Exercise task:
The exercise asks for every line of the data to be reproduced exactly.

Data extract:
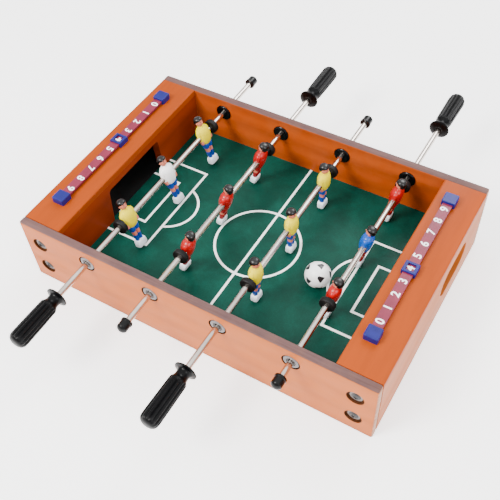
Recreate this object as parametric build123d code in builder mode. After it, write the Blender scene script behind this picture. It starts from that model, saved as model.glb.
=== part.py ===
from build123d import *
import os

# Table-top foosball game: a wooden box with a printed field, four rods that slide and turn,
# twelve men, two score counters and a ball.
# Frame: origin at the middle of the front panel's lower edge, on the surface that the box
# stands on. X runs along the field from the left goal to the right one, Y from the front
# panel to the back one, Z up. Millimetres. The pieces are drawn about the middle of the
# field and moved back into that frame when they are saved.

os.makedirs("parts", exist_ok=True)

# Box
table_length = 508.0
table_width = 340.0
table_height = 105.0
panel_thickness = 12.0
top_board_width = 57.0
top_board_thickness = 9.0
goal_wall_thickness = 12.0
edge_radius = 2.0
corner_radius = 3.0

# Field
field_z = 30.5
field_thickness = 5.0
groove_depth = 4.0

# Goals
mouth_width = 118.0
mouth_height = 55.0
mouth_corner = 5.0
mouth_flare = 2.0
tray_thickness = 1.2
tray_lip = 7.0
slot_length = 84.0
slot_height = 42.0
slot_z = 58.0
slot_offset = 61.0

# Corner joints
block_length = 30.0
block_depth = 20.0
corner_screw_inset = 26.0
corner_screw_heights = (28.0, 72.0)
screw_recess_radius = 11.0
screw_recess_depth = 3.5
washer_radius = 8.0
washer_thickness = 1.0
screw_head_radius = 6.0
screw_head_height = 2.2
screw_shank_radius = 2.0
screw_length = 24.0
cross_width = 1.6
cross_depth = 1.4

# Rods and what they carry
rod_z = 82.0
rod_pitch = 98.0
rod_radius = 4.0
rod_in_cap = 8.0
rod_in_handle = 30.0
player_pitch = 91.5
bumper_radius = 10.5
bumper_thickness = 8.0
bumper_front_face = 113.0
bumper_back_face = 117.0
running_clearance = 0.05
cap_inner_face = 222.0
cap_length = 16.0
cap_radius = 7.0
cap_collar_radius = 7.7
cap_collar_length = 3.0

# Bushings
bushing_sleeve_radius = 6.5
bushing_flange_radius = 12.0
bushing_flange_thickness = 3.0
nut_radius = 10.3
nut_recess_radius = 12.0
nut_recess_depth = 2.5
nut_thickness = 2.2

# Handles, as distances along the rod from the flange's table side
handle_flange_radius = 14.5
handle_neck_radius = 8.4
handle_grip_radius = 12.0
handle_neck_start = 6.0
handle_neck_end = 15.0
handle_grip_start = 20.0
handle_grip_end = 68.0
handle_length = 80.0
flute_count = 14
flute_radius = 1.7

# Men, measured from the rod's axis
head_z = 23.6
head_radius = 7.2
neck_radius = 3.6
shoulder_z = 16.0
chest_z = 3.0
waist_z = -12.0
torso_half_width = 10.6
torso_half_depth = 8.6
arm_radius = 2.9
arm_offset = 9.8
arm_top = 9.0
arm_bottom = -9.0
hip_z = -20.0
leg_half_width = 6.4
leg_half_depth = 4.2
ankle_z = -37.0
sole_z = -48.2
foot_half_width = 8.4
foot_half_depth = 5.2

# Score counters
bar_width = 13.0
bar_thickness = 3.0
bar_gap = 2.5
digit_pitch = 21.4
score_block_length = 17.5
score_block_width = 18.0
score_block_height = 9.0
score_block_inner_face = 106.0
bar_grip = 8.0
peg_radius = 2.5
peg_length = 6.0
slider_length = 17.0
slider_wall = 2.2
slider_side_clearance = 0.3
slider_lip = 2.6
window_length = 10.5
window_width = 10.0

ball_radius = 17.5
ball_place = (105.5, -22.0)
rest_gap = 0.3

# Each rod at rest: its shift along Y, its turn about Y in degrees, the side that its handle is
# on (-1 front, +1 back), and how far from the middle man its handle is pushed on.
rods = (
    {"shift": 10.4, "turn": -16.0, "side": -1, "handle": 236.2},
    {"shift": 7.0, "turn": 14.0, "side": 1, "handle": 233.0},
    {"shift": 9.5, "turn": 0.5, "side": -1, "handle": 243.5},
    {"shift": 30.5, "turn": 10.4, "side": 1, "handle": 237.5},
)

# Each counter: its name, the bar's middle in X and Y, and the way in Y that the numbers rise.
counters = (
    {"name": "left", "x": -228.0, "y": 2.5, "rise": -1},
    {"name": "right", "x": 217.5, "y": 7.0, "rise": 1},
)

half_length = table_length / 2
half_width = table_width / 2
inner_half_width = half_width - panel_thickness
field_half_length = half_length - top_board_width
wall_outer_x = field_half_length + goal_wall_thickness
under_top = table_height - top_board_thickness
end_half_width = inner_half_width - block_depth


def rod_x(number):
    return (number - 2.5) * rod_pitch


def save(piece, label):
    placed = piece.part.moved(Location((0, inner_half_width + panel_thickness / 2, 0)))
    placed.label = label
    export_step(placed, "parts/" + label + ".step")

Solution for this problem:
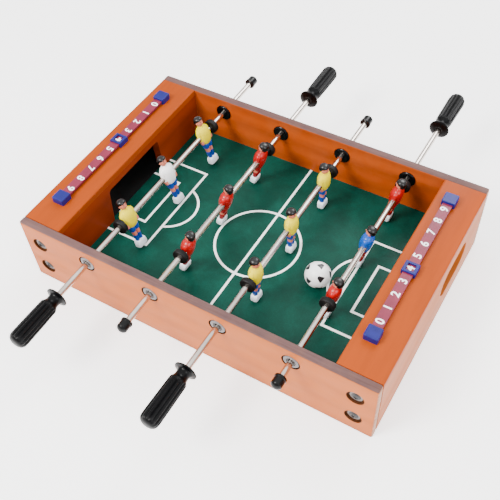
Recreate this object as parametric build123d code in builder mode. After it, write the Blender scene script behind this picture. It starts from that model, saved as model.glb.
=== part.py ===
from build123d import *
import os

# Table-top foosball game: a wooden box with a printed field, four rods that slide and turn,
# twelve men, two score counters and a ball.
# Frame: origin at the middle of the front panel's lower edge, on the surface that the box
# stands on. X runs along the field from the left goal to the right one, Y from the front
# panel to the back one, Z up. Millimetres. The pieces are drawn about the middle of the
# field and moved back into that frame when they are saved.

os.makedirs("parts", exist_ok=True)

# Box
table_length = 508.0
table_width = 340.0
table_height = 105.0
panel_thickness = 12.0
top_board_width = 57.0
top_board_thickness = 9.0
goal_wall_thickness = 12.0
edge_radius = 2.0
corner_radius = 3.0

# Field
field_z = 30.5
field_thickness = 5.0
groove_depth = 4.0

# Goals
mouth_width = 118.0
mouth_height = 55.0
mouth_corner = 5.0
mouth_flare = 2.0
tray_thickness = 1.2
tray_lip = 7.0
slot_length = 84.0
slot_height = 42.0
slot_z = 58.0
slot_offset = 61.0

# Corner joints
block_length = 30.0
block_depth = 20.0
corner_screw_inset = 26.0
corner_screw_heights = (28.0, 72.0)
screw_recess_radius = 11.0
screw_recess_depth = 3.5
washer_radius = 8.0
washer_thickness = 1.0
screw_head_radius = 6.0
screw_head_height = 2.2
screw_shank_radius = 2.0
screw_length = 24.0
cross_width = 1.6
cross_depth = 1.4

# Rods and what they carry
rod_z = 82.0
rod_pitch = 98.0
rod_radius = 4.0
rod_in_cap = 8.0
rod_in_handle = 30.0
player_pitch = 91.5
bumper_radius = 10.5
bumper_thickness = 8.0
bumper_front_face = 113.0
bumper_back_face = 117.0
running_clearance = 0.05
cap_inner_face = 222.0
cap_length = 16.0
cap_radius = 7.0
cap_collar_radius = 7.7
cap_collar_length = 3.0

# Bushings
bushing_sleeve_radius = 6.5
bushing_flange_radius = 12.0
bushing_flange_thickness = 3.0
nut_radius = 10.3
nut_recess_radius = 12.0
nut_recess_depth = 2.5
nut_thickness = 2.2

# Handles, as distances along the rod from the flange's table side
handle_flange_radius = 14.5
handle_neck_radius = 8.4
handle_grip_radius = 12.0
handle_neck_start = 6.0
handle_neck_end = 15.0
handle_grip_start = 20.0
handle_grip_end = 68.0
handle_length = 80.0
flute_count = 14
flute_radius = 1.7

# Men, measured from the rod's axis
head_z = 23.6
head_radius = 7.2
neck_radius = 3.6
shoulder_z = 16.0
chest_z = 3.0
waist_z = -12.0
torso_half_width = 10.6
torso_half_depth = 8.6
arm_radius = 2.9
arm_offset = 9.8
arm_top = 9.0
arm_bottom = -9.0
hip_z = -20.0
leg_half_width = 6.4
leg_half_depth = 4.2
ankle_z = -37.0
sole_z = -48.2
foot_half_width = 8.4
foot_half_depth = 5.2

# Score counters
bar_width = 13.0
bar_thickness = 3.0
bar_gap = 2.5
digit_pitch = 21.4
score_block_length = 17.5
score_block_width = 18.0
score_block_height = 9.0
score_block_inner_face = 106.0
bar_grip = 8.0
peg_radius = 2.5
peg_length = 6.0
slider_length = 17.0
slider_wall = 2.2
slider_side_clearance = 0.3
slider_lip = 2.6
window_length = 10.5
window_width = 10.0

ball_radius = 17.5
ball_place = (105.5, -22.0)
rest_gap = 0.3

# Each rod at rest: its shift along Y, its turn about Y in degrees, the side that its handle is
# on (-1 front, +1 back), and how far from the middle man its handle is pushed on.
rods = (
    {"shift": 10.4, "turn": -16.0, "side": -1, "handle": 236.2},
    {"shift": 7.0, "turn": 14.0, "side": 1, "handle": 233.0},
    {"shift": 9.5, "turn": 0.5, "side": -1, "handle": 243.5},
    {"shift": 30.5, "turn": 10.4, "side": 1, "handle": 237.5},
)

# Each counter: its name, the bar's middle in X and Y, and the way in Y that the numbers rise.
counters = (
    {"name": "left", "x": -228.0, "y": 2.5, "rise": -1},
    {"name": "right", "x": 217.5, "y": 7.0, "rise": 1},
)

half_length = table_length / 2
half_width = table_width / 2
inner_half_width = half_width - panel_thickness
field_half_length = half_length - top_board_width
wall_outer_x = field_half_length + goal_wall_thickness
under_top = table_height - top_board_thickness
end_half_width = inner_half_width - block_depth


def rod_x(number):
    return (number - 2.5) * rod_pitch


def save(piece, label):
    placed = piece.part.moved(Location((0, inner_half_width + panel_thickness / 2, 0)))
    placed.label = label
    export_step(placed, "parts/" + label + ".step")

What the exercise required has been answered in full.